Na última década, bilhões de dólares foram gastos para financiar o crescimento da presença da China em plataformas internacionais de rede social.

Mas com Facebook, Twitter e YouTube bloqueados no país, e acessíveis apenas por VPN, a China tem lutado para que essas plataformas sejam reconhecidas como concorrentes viáveis ??dos gigantes ocidentais. Elas precisaram não apenas de vozes chinesas, mas de vozes estrangeiras, para mostrar que o país "chegou".

A "diplomacia do guerreiro lobo" surgiu com funcionários usando contas do Twitter para hastear a bandeira da retórica do Partido Comunista. A China quer se apresentar como um amigo para o mundo – e não um estado repressivo e autoritário, como ela acredita que as nações ocidentais enxergam o país.

Com mais de um bilhão de usuários da Internet, a China certamente tem a capacidade de orquestrar campanhas de mídia social em grande escala e direcionar o que considera vozes anti-China com uma riqueza de opiniões opostas.
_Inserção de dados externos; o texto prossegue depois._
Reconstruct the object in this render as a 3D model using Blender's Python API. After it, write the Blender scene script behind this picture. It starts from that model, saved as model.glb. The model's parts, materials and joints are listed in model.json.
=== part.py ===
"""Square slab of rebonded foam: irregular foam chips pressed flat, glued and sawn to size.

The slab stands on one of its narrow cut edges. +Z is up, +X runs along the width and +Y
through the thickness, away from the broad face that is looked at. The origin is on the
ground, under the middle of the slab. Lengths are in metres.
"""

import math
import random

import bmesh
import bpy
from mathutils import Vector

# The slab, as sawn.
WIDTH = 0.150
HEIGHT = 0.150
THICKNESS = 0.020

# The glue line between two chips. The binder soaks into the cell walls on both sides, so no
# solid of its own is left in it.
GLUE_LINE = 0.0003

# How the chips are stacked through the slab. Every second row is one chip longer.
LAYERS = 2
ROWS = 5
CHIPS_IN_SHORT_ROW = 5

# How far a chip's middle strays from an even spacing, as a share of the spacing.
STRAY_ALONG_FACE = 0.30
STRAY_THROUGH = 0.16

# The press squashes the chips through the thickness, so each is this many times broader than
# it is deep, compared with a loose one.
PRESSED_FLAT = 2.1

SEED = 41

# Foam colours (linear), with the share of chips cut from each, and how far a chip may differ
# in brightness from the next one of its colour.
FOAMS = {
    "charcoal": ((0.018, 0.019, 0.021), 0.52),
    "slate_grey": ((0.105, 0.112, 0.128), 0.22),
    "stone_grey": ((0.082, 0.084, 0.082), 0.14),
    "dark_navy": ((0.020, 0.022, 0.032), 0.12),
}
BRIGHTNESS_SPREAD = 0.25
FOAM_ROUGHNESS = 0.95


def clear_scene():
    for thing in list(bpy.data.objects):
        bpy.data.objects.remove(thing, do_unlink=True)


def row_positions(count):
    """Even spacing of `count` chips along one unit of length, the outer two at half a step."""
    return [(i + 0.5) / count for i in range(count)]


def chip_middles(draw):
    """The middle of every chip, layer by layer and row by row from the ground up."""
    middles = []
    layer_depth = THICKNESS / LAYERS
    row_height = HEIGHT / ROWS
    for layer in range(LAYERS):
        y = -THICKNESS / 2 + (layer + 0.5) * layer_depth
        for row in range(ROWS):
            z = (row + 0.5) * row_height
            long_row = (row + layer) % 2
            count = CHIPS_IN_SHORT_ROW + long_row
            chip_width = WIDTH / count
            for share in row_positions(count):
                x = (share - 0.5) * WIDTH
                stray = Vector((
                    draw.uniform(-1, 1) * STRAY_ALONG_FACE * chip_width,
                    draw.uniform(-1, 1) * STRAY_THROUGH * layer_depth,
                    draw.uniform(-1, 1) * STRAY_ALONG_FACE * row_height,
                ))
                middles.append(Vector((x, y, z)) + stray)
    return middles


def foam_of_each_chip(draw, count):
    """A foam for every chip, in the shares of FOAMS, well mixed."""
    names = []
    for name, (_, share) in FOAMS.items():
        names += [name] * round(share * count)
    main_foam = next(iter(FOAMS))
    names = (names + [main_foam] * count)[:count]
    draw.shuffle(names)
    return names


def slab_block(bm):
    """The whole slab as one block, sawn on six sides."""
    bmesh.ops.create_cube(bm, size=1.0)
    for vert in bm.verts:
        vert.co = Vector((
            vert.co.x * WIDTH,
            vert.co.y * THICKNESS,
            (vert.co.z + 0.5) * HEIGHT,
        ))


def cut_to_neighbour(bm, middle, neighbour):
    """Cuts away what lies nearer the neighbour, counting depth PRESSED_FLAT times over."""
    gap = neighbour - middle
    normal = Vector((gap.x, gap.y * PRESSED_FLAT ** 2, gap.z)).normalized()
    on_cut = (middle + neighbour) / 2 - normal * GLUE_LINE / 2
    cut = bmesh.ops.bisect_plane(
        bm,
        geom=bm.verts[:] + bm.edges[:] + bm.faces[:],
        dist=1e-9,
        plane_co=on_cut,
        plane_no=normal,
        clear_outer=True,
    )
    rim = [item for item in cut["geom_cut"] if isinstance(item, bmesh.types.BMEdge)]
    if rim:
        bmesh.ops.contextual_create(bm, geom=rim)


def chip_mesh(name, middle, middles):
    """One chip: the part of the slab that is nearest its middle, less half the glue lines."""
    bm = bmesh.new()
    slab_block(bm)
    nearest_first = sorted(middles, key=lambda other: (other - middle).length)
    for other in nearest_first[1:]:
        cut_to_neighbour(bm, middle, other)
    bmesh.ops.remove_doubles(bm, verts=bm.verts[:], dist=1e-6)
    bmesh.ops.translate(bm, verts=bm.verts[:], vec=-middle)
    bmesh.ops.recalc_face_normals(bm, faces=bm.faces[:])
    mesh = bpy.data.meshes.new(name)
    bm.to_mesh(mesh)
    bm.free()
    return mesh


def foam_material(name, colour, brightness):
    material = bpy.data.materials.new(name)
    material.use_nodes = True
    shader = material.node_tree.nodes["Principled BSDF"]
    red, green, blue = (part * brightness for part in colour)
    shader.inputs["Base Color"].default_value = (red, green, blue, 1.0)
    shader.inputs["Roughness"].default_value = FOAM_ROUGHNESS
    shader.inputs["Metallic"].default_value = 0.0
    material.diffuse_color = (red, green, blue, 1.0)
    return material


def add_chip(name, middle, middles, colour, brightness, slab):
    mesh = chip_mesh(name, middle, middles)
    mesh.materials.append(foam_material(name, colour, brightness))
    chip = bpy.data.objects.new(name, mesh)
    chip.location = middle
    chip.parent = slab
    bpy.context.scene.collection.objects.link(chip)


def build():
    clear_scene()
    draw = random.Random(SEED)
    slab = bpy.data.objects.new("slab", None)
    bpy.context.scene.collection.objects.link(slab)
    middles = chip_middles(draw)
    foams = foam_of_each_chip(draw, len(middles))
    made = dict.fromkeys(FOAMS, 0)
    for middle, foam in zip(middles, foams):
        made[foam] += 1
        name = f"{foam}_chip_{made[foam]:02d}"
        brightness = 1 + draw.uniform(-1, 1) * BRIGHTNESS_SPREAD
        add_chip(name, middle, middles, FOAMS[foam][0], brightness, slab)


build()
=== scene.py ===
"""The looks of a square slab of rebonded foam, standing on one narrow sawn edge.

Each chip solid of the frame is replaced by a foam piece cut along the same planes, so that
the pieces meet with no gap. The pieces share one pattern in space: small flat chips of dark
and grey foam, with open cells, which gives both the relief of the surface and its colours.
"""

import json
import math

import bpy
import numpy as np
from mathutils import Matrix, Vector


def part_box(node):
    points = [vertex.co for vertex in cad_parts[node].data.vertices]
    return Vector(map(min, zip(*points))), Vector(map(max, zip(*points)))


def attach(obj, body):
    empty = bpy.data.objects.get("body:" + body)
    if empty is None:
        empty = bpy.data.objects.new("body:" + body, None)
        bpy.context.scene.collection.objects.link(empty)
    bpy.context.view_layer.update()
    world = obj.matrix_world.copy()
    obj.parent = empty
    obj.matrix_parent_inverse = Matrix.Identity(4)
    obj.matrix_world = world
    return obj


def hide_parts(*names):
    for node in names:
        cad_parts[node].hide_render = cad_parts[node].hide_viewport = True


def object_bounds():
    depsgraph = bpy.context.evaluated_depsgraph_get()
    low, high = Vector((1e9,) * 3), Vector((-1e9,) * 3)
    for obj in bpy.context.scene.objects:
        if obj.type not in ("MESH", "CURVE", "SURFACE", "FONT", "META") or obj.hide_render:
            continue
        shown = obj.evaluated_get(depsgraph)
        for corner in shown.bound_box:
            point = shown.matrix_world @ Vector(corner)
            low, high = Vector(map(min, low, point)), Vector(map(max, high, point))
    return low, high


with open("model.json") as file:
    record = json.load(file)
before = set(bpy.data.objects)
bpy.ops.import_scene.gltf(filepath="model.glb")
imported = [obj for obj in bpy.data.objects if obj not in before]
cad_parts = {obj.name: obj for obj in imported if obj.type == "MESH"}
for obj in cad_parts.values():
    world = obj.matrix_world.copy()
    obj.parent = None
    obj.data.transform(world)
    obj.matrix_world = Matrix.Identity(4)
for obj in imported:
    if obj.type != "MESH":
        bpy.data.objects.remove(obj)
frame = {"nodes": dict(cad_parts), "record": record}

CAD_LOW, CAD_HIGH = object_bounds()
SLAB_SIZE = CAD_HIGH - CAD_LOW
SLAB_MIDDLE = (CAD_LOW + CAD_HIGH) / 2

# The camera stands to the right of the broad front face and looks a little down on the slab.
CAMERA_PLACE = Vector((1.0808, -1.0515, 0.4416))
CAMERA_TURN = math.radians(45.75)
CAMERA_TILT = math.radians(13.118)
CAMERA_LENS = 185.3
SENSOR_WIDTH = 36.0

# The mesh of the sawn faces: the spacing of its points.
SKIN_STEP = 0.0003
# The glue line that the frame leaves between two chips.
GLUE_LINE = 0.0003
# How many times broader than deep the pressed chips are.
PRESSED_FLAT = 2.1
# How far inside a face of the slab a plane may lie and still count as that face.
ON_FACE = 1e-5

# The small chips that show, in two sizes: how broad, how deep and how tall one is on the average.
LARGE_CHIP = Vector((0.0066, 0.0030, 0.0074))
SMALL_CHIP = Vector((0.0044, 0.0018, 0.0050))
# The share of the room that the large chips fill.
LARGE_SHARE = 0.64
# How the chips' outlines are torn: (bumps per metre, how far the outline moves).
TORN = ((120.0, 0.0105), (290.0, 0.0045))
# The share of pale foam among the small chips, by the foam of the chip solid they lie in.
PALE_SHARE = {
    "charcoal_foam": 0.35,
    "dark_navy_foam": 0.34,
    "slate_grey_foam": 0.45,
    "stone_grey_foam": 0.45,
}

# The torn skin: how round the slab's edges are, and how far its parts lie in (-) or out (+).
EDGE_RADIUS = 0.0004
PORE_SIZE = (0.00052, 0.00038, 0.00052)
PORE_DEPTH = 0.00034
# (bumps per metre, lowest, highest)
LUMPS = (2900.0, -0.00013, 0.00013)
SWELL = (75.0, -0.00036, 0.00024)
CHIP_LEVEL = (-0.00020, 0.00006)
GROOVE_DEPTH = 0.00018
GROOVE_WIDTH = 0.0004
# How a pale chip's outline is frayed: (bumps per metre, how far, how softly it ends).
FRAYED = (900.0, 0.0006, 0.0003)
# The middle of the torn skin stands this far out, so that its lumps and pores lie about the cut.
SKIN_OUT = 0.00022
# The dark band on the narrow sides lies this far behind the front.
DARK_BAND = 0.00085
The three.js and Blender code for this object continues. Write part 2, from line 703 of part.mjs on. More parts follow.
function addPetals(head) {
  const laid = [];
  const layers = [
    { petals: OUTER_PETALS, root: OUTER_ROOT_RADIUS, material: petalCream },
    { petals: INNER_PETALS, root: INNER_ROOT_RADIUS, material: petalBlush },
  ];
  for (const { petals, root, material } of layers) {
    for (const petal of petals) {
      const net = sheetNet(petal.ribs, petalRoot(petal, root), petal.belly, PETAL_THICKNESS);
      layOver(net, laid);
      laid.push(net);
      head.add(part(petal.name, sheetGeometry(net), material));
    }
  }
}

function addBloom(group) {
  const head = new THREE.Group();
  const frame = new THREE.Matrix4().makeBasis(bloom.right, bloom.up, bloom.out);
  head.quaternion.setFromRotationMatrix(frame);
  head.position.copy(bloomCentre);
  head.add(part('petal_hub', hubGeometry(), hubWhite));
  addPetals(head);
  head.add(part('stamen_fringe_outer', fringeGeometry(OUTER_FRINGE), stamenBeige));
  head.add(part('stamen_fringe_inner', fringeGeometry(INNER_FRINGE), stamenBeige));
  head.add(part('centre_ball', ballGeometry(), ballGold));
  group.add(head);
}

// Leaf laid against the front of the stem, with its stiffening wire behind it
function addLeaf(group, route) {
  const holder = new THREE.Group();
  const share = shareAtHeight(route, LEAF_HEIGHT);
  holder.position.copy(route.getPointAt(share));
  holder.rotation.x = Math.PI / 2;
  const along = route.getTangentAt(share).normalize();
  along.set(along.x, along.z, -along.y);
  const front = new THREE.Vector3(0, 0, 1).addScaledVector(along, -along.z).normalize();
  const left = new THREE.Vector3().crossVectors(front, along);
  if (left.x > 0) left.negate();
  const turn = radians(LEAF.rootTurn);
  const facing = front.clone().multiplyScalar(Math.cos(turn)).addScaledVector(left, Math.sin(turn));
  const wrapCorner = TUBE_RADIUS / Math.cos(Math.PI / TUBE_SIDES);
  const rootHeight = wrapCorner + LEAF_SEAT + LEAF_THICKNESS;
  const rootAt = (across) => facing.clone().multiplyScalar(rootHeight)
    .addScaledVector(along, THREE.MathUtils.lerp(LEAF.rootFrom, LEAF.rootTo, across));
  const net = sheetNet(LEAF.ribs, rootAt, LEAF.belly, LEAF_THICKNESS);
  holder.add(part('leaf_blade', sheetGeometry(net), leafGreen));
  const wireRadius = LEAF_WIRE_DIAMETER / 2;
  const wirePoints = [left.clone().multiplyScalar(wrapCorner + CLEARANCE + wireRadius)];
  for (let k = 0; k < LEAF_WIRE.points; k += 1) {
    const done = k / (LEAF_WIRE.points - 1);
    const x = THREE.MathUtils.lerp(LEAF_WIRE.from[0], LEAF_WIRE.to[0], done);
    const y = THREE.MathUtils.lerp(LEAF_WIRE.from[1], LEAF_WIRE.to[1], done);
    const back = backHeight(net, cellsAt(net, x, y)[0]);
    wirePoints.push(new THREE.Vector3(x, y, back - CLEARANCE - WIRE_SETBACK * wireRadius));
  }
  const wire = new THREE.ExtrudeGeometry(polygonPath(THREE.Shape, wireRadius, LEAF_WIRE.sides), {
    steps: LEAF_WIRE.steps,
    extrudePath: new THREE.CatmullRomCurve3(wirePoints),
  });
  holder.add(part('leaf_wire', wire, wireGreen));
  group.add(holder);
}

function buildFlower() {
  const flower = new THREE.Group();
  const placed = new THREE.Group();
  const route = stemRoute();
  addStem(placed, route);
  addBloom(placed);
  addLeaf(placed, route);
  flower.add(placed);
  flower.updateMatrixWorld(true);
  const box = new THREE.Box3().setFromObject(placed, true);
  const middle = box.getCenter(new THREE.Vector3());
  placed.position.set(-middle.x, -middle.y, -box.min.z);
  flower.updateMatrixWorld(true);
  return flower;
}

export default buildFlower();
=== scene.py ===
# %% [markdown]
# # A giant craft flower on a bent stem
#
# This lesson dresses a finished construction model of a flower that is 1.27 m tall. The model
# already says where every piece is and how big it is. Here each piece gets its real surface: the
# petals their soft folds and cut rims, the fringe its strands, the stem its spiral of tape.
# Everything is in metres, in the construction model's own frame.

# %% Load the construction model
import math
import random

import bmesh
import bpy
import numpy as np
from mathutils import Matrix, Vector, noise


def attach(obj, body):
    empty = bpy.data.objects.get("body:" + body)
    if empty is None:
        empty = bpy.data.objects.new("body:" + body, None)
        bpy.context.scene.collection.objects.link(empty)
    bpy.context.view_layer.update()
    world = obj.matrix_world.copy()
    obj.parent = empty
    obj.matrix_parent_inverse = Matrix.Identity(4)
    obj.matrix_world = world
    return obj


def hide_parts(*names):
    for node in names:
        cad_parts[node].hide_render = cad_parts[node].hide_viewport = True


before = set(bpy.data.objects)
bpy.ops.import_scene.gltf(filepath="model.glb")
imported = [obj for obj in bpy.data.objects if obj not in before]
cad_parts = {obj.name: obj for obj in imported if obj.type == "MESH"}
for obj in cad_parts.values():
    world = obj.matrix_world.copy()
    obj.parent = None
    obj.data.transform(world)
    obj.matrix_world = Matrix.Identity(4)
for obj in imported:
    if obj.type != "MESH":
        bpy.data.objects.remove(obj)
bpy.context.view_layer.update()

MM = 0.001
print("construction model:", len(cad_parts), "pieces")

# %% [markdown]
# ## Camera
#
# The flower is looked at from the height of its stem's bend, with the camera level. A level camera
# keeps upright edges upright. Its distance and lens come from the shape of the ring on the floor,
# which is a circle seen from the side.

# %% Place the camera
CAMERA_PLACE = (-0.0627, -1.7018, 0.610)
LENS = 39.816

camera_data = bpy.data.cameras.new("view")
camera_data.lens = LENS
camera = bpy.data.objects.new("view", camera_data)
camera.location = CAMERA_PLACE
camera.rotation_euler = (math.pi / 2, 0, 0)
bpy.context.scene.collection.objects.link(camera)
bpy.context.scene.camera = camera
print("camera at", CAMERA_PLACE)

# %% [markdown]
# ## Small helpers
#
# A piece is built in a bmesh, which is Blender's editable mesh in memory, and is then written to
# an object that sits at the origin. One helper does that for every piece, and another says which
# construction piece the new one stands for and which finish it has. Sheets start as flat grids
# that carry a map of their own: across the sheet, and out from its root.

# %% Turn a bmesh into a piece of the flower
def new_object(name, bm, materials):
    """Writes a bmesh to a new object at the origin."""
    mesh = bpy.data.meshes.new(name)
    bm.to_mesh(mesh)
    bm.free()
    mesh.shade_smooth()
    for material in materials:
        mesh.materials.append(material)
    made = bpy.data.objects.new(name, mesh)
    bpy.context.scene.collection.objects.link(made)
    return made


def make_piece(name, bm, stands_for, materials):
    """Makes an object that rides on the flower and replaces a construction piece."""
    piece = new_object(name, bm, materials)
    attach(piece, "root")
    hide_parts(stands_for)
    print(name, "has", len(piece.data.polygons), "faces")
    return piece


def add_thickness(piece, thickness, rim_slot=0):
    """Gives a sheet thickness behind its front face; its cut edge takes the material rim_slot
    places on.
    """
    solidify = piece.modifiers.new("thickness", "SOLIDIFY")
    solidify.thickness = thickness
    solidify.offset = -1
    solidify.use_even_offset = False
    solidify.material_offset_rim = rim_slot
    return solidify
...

Mas com o domínio da língua inglesa limitado na China, muitas vezes há indícios de que algum troll chinês está por trás de relatos falsos. Muitos contam com software de tradução automática para transformar mensagens chinesas em inglês, o que significa que essas mensagens estão repletas de erros de digitação ou contêm estruturas gramaticais desajeitadas.

E com muitas plataformas ocidentais inacessíveis na China, os usuários geralmente têm muito pouco conhecimento de quem são os alvos, então eles simplesmente pegam carona nas respostas de outros dentro da mesma rede.